Kinetic Study on the Reduction of Room-Temperature NO_x in Etching Waste Gas by Na₂S₂O₅ and Urea in Alkaline Pretreatment

Etching waste gases derived from photovoltaic cell production are difficult to treat at room temperature. Therefore, the use of wet denitrification with Na₂S₂O₅ is recommended to overcome this issue. The presence of O₂, Cl₂, and metals in gases leads to the consumption of 65% of SO₃^2– within 2 h. Although alkaline pretreatment adsorbs most of the gases and metals, the high ceiling temperature results in a short residence time and incomplete reaction with the lye.

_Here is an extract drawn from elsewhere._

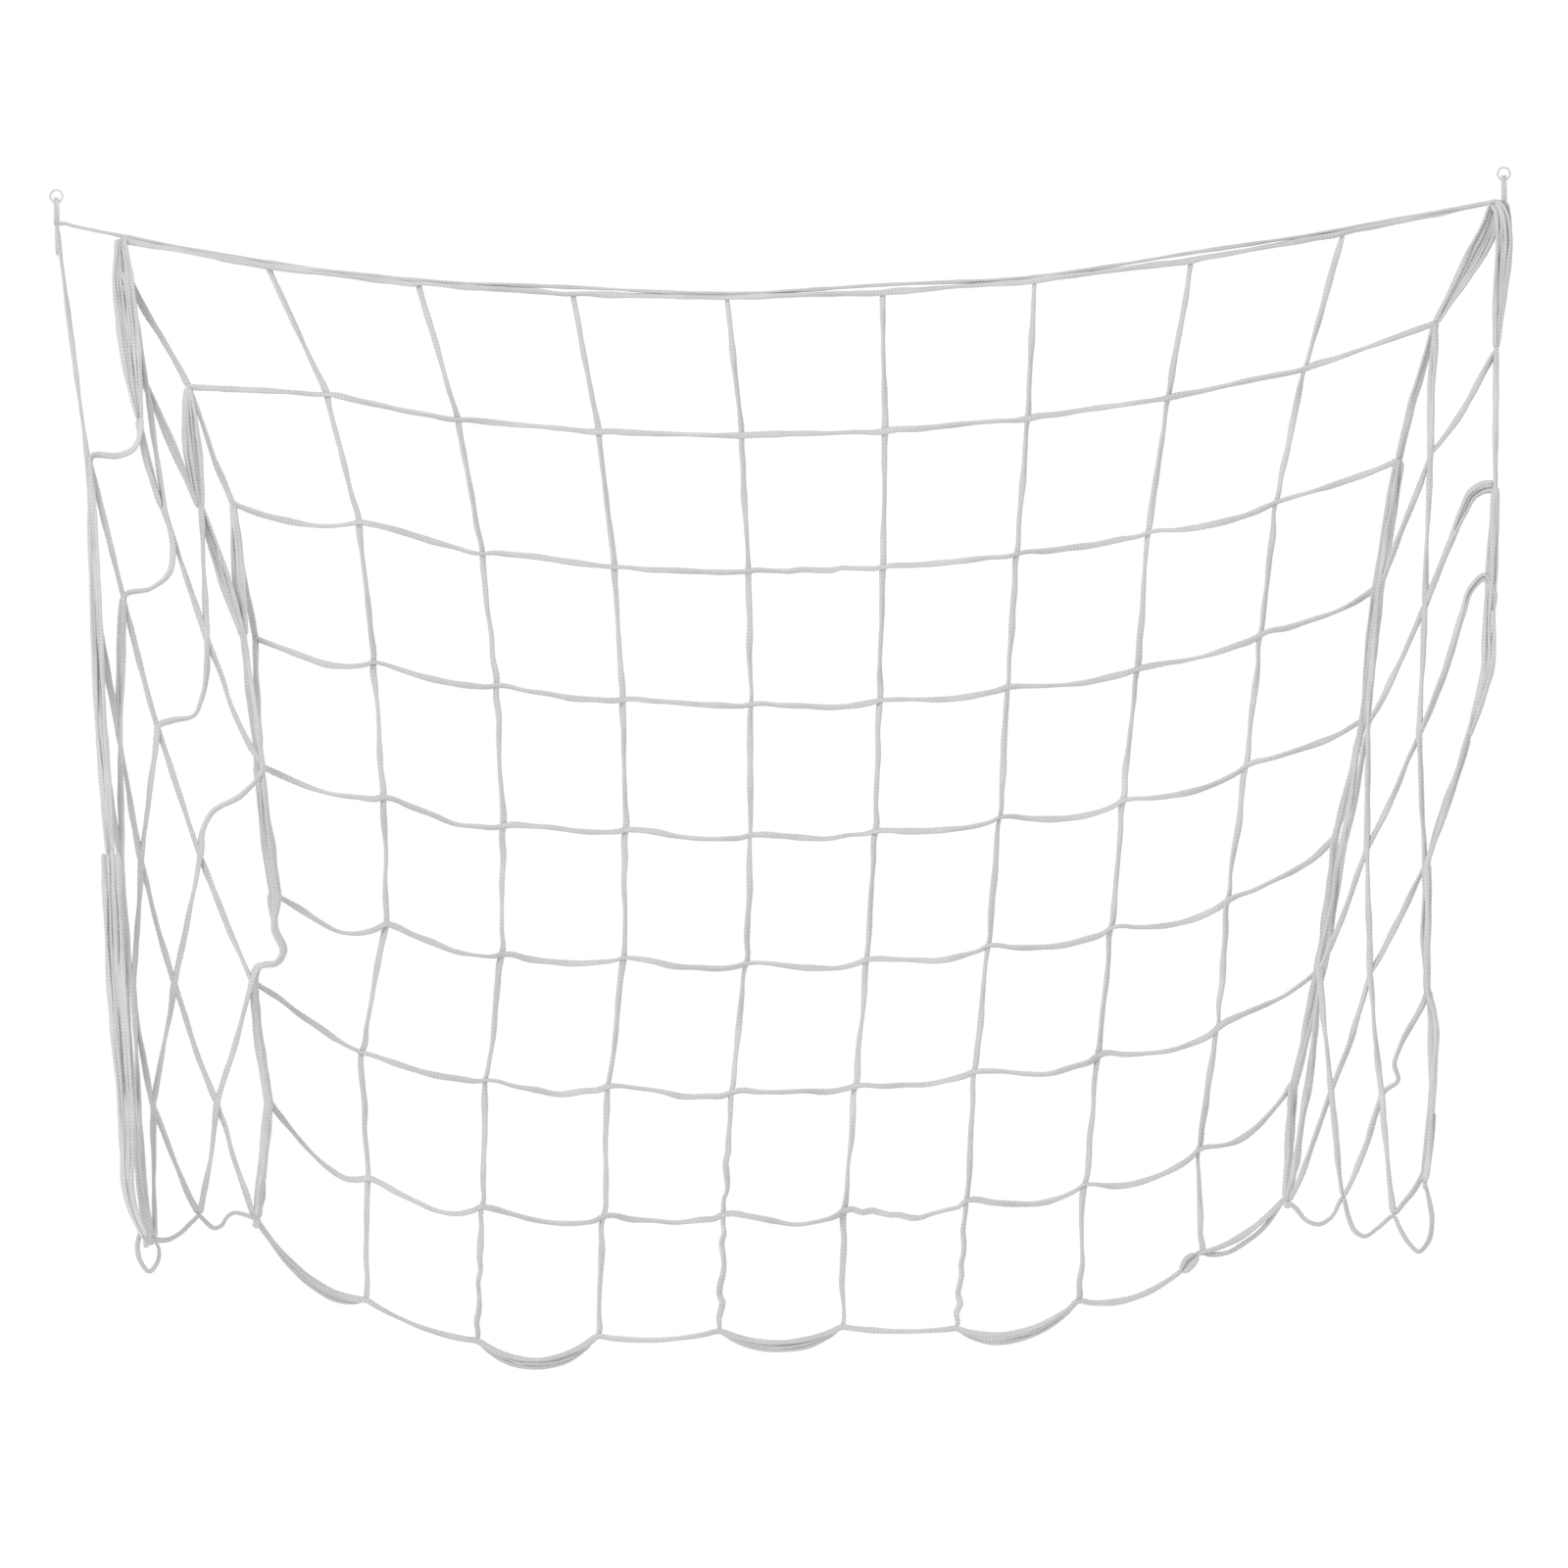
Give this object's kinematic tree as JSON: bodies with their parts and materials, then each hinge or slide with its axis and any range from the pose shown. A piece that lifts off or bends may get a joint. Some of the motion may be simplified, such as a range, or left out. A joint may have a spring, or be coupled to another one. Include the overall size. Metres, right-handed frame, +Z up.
{
  "type": "hockey goal net",
  "caption": "Goal net of square knotless twine mesh with edge cords, hung by its two top corners with its side panels hanging in folds.",
  "frame": {"origin": "on the line between the two hooks that the net hangs on, midway between them", "axes": "+X to the right seen from the front, along the line through the hooks; +Y to the rear; +Z up"},
  "size_m": [1.6424, 0.3896, 1.3435],
  "materials": {
    "netting_twine": "white-grey knotless braided polyester twine, matt with a slight filament sheen",
    "edge_cord": "the same yarn in a slightly heavier braided border cord",
    "corner_cord": "thin tightly laid white cord"
  },
  "bodies": {
    "hanging_loops": {"left_hanging_loop": "corner_cord", "right_hanging_loop": "corner_cord"},
    "net": {"back_row_0": "netting_twine", "back_row_1": "netting_twine", "back_row_2": "netting_twine", "back_row_3": "netting_twine", "back_row_4": "netting_twine", "back_row_5": "netting_twine", "back_row_6": "netting_twine", "back_row_7": "netting_twine", "back_row_8": "netting_twine", "back_column_0": "netting_twine", "back_column_1": "netting_twine", "back_column_2": "netting_twine", "back_column_3": "netting_twine", "back_column_4": "netting_twine", "back_column_5": "netting_twine", "back_column_6": "netting_twine", "back_column_7": "netting_twine", "back_column_8": "netting_twine", "back_column_9": "netting_twine", "left_row_0": "netting_twine", "left_row_1": "netting_twine", "left_row_2": "netting_twine", "left_row_3": "netting_twine", "left_row_4": "netting_twine", "left_row_5": "netting_twine", "left_row_6": "netting_twine", "left_row_7": "netting_twine", "left_column_1": "netting_twine", "left_column_2": "netting_twine", "left_column_3": "netting_twine", "left_column_4": "netting_twine", "left_column_5": "netting_twine", "left_column_6": "netting_twine", "left_column_7": "netting_twine", "left_end_cord": "edge_cord", "left_foot_cord": "edge_cord", "left_corner_lashing": "corner_cord", "right_row_0": "netting_twine", "right_row_1": "netting_twine", "right_row_2": "netting_twine", "right_row_3": "netting_twine", "right_row_4": "netting_twine", "right_row_5": "netting_twine", "right_row_6": "netting_twine", "right_row_7": "netting_twine", "right_column_1": "netting_twine", "right_column_2": "netting_twine", "right_column_3": "netting_twine", "right_column_4": "netting_twine", "right_column_5": "netting_twine", "right_column_6": "netting_twine", "right_column_7": "netting_twine", "right_end_cord": "edge_cord", "right_foot_cord": "edge_cord", "right_corner_lashing": "corner_cord", "left_gathered_row": "netting_twine", "head_cord": "edge_cord", "foot_cord": "edge_cord"}
  },
  "joints": [
    {"name": "net_swing", "type": "hinge", "parent": "hanging_loops", "child": "net", "pos_m": [0, 0, 0], "axis": [1, 0, 0], "range_deg": [-35, 35]}
  ]
}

Therefore, in this study, urea was added to Na₂S₂O₅. After adding the optimum concentration of urea (0.5 mol L^–1) to a 1.0 mol L^–1 SO₃^2– solution, the anodic potential measured using cyclic voltammetry shifted from 0.051 to −0.119 V, the electron transfer rate k⁰ decreased from 4.89 × 10^–5 to 4.27 × 10^–5 cm s^–1, the exchange current density measured using the polarization curve decreased from 18.37 to 13.58 A cm^–2, and the reaction activation energy increased from 37 to 63 kJ mol^–1. Therefore, adding urea to generate hydroxyl functional groups can effectively block the free radical oxidation chain reaction of SO₃^2–, hindering its oxidization. In summary, alkaline pretreatment and urea addition can increase the effective reaction between SO₃^2– and NO_x and reduce the costs. Our study provides data to support the application of wet denitrification at room temperature.